The building work commenced in the summer of 1995 and the major excavation work took around four months to complete. Gaiger Brothers Ltd of Devizes were very supportive of the project and saved the club a large sum of money by providing staff and equipment for the build. The club had on loan a dumper truck, lorry and a tracked hydraulic excavator with a highly skilled driver with guidance on the ground from Richard Blake, Head Greenkeeper Bob Burkin, Deputy Head Greenkeeper Karl Chapman and new arrivals in 1995 of Colin Burry & Neil Andrews. By November 1995 the principal course development work requiring excavation, earth movement and construction was complete.

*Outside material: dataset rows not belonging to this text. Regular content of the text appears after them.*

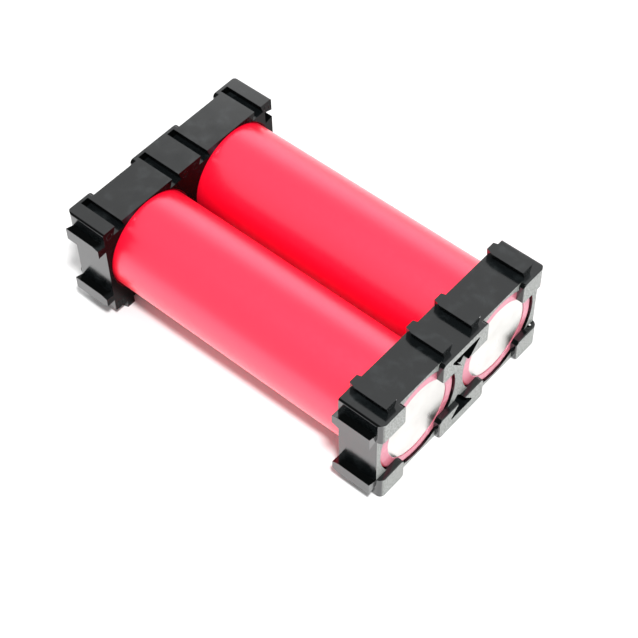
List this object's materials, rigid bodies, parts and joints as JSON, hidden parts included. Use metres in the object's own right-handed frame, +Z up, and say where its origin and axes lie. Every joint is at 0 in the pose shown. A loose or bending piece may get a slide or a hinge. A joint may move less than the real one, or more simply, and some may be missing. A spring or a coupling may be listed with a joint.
{
  "type": "battery cell holder bracket",
  "caption": "Pair of black moulded cell holder brackets with dovetail rails and strip channels, clipped over the ends of red-sleeved cylindrical cells to make a flat battery pack.",
  "frame": {"origin": "middle of the pack's footprint, at the height of the lowest ribs", "axes": "+X along the cells to the negative end, +Y from cell 1 to cell 2, +Z up"},
  "size_m": [0.0672, 0.0426, 0.0228],
  "materials": {
    "bracket_plastic": "injection-moulded black ABS, glossy sides, fine-grained outer faces",
    "sleeve_film": "red shrunk PVC film, glossy",
    "can_steel": "nickel-plated deep-drawn steel, satin",
    "insulator_paper": "white insulating paper, matt"
  },
  "bodies": {
    "root": {"bracket_negative_end": "bracket_plastic", "bracket_positive_end": "bracket_plastic", "cell_1_can": "can_steel", "cell_1_sleeve": "sleeve_film", "cell_1_insulator": "insulator_paper", "cell_1_cap": "can_steel", "cell_2_can": "can_steel", "cell_2_sleeve": "sleeve_film", "cell_2_insulator": "insulator_paper", "cell_2_cap": "can_steel"}
  },
  "joints": []
}
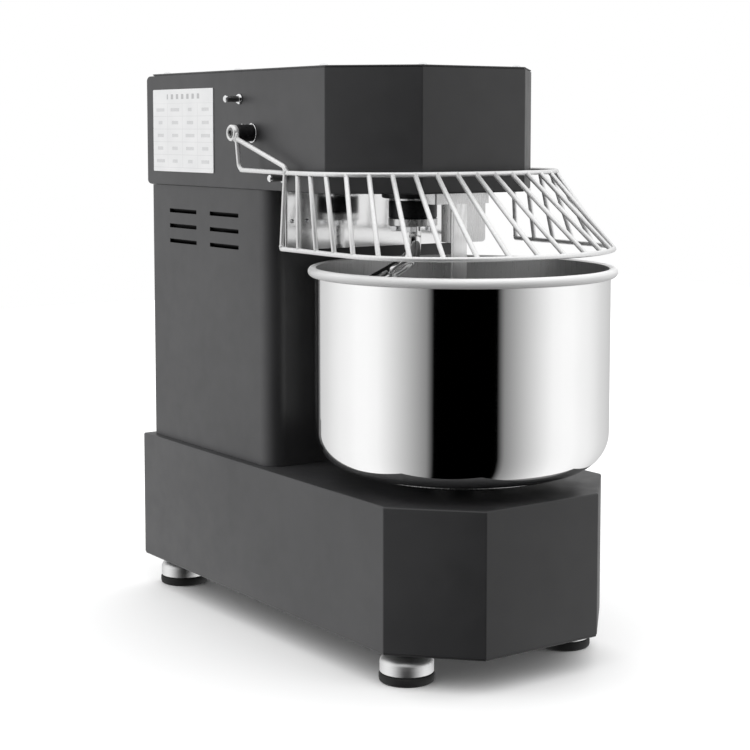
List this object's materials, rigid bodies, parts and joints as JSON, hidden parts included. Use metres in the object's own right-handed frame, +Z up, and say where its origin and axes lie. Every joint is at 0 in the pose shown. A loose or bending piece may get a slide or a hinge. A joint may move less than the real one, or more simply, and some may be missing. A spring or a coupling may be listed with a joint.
{
  "type": "spiral dough mixer",
  "caption": "Bench spiral dough mixer: painted base, column and head, a driven stainless bowl, a coupled spiral hook, a fixed divider bar and a wire guard that swings up in front.",
  "frame": {"origin": "centre of the footprint box, on the ground under the feet", "axes": "+X to the right of a user standing in front, +Y towards the rear, -Y towards the bowl and the user, +Z up"},
  "size_m": [0.388, 0.7185, 0.7301],
  "materials": {
    "black_paint": "satin black powder coat",
    "stainless": "mirror polished stainless steel",
    "brushed_steel": "brushed stainless steel",
    "wire": "electropolished stainless wire",
    "chrome": "bright chrome plate",
    "steel": "machined steel",
    "iron": "painted cast iron",
    "black_plastic": "moulded black plastic",
    "rubber": "matt black rubber",
    "label": "printed foil with plain ruled cells",
    "green_button": "glossy green",
    "red_button": "glossy red"
  },
  "bodies": {
    "frame": {"base_housing": "black_paint", "base_bottom_plate": "black_paint", "column_housing": "black_paint", "column_rear_cover": "black_paint", "head_housing": "black_paint", "head_top_cover": "black_paint", "head_rear_strip": "black_paint", "splash_cover": "brushed_steel", "spec_label": "label", "hinge_washer_left": "chrome", "hinge_washer_right": "chrome", "stop_pin_low_left": "chrome", "stop_pin_low_right": "chrome", "stop_pin_high_left": "chrome", "stop_pin_high_right": "chrome", "guard_switch": "black_plastic", "foot_pad_front_left": "rubber", "foot_pad_front_right": "rubber", "foot_pad_rear_left": "rubber", "foot_pad_rear_right": "rubber", "foot_cup_front_left": "chrome", "foot_cup_front_right": "chrome", "foot_cup_rear_left": "chrome", "foot_cup_rear_right": "chrome", "bowl_bearing": "iron", "bowl_chain": "steel", "lower_chain": "steel", "head_chain": "steel", "motor_body": "iron", "motor_plate": "steel", "drive_belt": "rubber", "spindle_bearing": "iron", "divider_socket": "brushed_steel", "divider_bar": "brushed_steel", "cable_gland": "black_plastic", "switch_plate": "black_plastic"},
    "bowl_drive": {"bowl": "stainless", "bowl_turntable": "brushed_steel", "bowl_sprocket": "steel"},
    "idler": {"idler_shaft": "steel", "idler_sprocket_large": "steel", "idler_sprocket_small": "steel"},
    "countershaft_set": {"countershaft": "steel", "countershaft_sprocket_low": "steel", "countershaft_sprocket_top": "steel", "countershaft_pulley": "iron"},
    "motor_rotor": {"motor_shaft": "steel", "motor_pulley": "iron"},
    "spiral": {"spindle_shaft": "steel", "spindle_sprocket": "steel", "spiral_hub": "black_plastic", "spiral_hook": "stainless"},
    "guard": {"guard_cage": "wire", "guard_shaft": "steel", "guard_hub_left": "black_plastic", "guard_hub_right": "black_plastic", "guard_cam": "steel"},
    "start_key": {"start_button": "green_button"},
    "stop_key": {"stop_button": "red_button"}
  },
  "joints": [
    {"name": "bowl_spin", "type": "hinge", "parent": "frame", "child": "bowl_drive", "pos_m": [0, -0.1676, 0.23], "axis": [0, 0, 1], "continuous": true},
    {"name": "idler_spin", "type": "hinge", "parent": "frame", "child": "idler", "pos_m": [0.059, -0.015, 0.1], "axis": [0, 0, 1], "continuous": true},
    {"name": "countershaft_spin", "type": "hinge", "parent": "frame", "child": "countershaft_set", "pos_m": [0, 0.0996, 0.4], "axis": [0, 0, 1], "continuous": true},
    {"name": "motor_spin", "type": "hinge", "parent": "frame", "child": "motor_rotor", "pos_m": [0, 0.2496, 0.6], "axis": [0, 0, 1], "continuous": true},
    {"name": "spiral_spin", "type": "hinge", "parent": "frame", "child": "spiral", "pos_m": [0, -0.0644, 0.55], "axis": [0, 0, 1], "continuous": true},
    {"name": "guard_hinge", "type": "hinge", "parent": "frame", "child": "guard", "pos_m": [0, 0.0642, 0.6486], "axis": [-1, 0, 0], "range_deg": [0, 138]},
    {"name": "start_press", "type": "slide", "parent": "frame", "child": "start_key", "axis": [-1, 0, 0], "range_m": [0, 0.003], "stiffness_N_per_m": 600},
    {"name": "stop_press", "type": "slide", "parent": "frame", "child": "stop_key", "axis": [-1, 0, 0], "range_m": [0, 0.003], "stiffness_N_per_m": 600}
  ],
  "couplings": [
    {"joint": "idler_spin", "follows": "bowl_spin", "ratio": 6},
    {"joint": "countershaft_spin", "follows": "bowl_spin", "ratio": 24},
    {"joint": "motor_spin", "follows": "bowl_spin", "ratio": 72},
    {"joint": "spiral_spin", "follows": "bowl_spin", "ratio": 10}
  ]
}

1996 saw a new car park laid out while membership increased to 400. Upavon Golf Club Limited was formed to provide trustees for the membership and to hold the deeds for the Golf Club Lease.
New changing rooms and a professional’s shop were added in 1997 to help cater for the increase in golfers with membership increasing to around 500.
On 4th May 1997 the additional holes created on the newly acquired land were brought into play forming an 18-hole, par 71 course layout of 6402 yards.
The cost of constructing the course totalled around £120,000 including £53,000 + VAT for the watering system.
December 2005 Neil King became Head Greenkeeper. Neil was Head Assistant at Filton Golf Club prior to his arrival and since then the standard of the course has improved significantly.
During 2007 major clubhouse refurbishment improving the bar and kitchen facilities and overhauling the lounge and dining areas was carried out. Under the leadership of the designated builder, Mike Venner, the membership decide to spend approximately £100,000 on completing the alterations.
Dave Walker, Upavon President, is elected as Wiltshire County Golf Union President for 2007/08. In 2009 Sue Coakley, having spent many years serving the Club in differing roles, is elected the Clubs first Lady Chairman.
In October 2011 David Hopkins becomes the first Upavon Golf Club member to ever hold a Scratch handicap and represents the Club as WCGU 2nd Team Captain.
2012 saw Upavon celebrate its 100th birthday in style, with numerous events including a Pro-Am tournament and Centenary Spring Ball in the Officers Mess. We now look forward to the next 100 years and future success of the Club.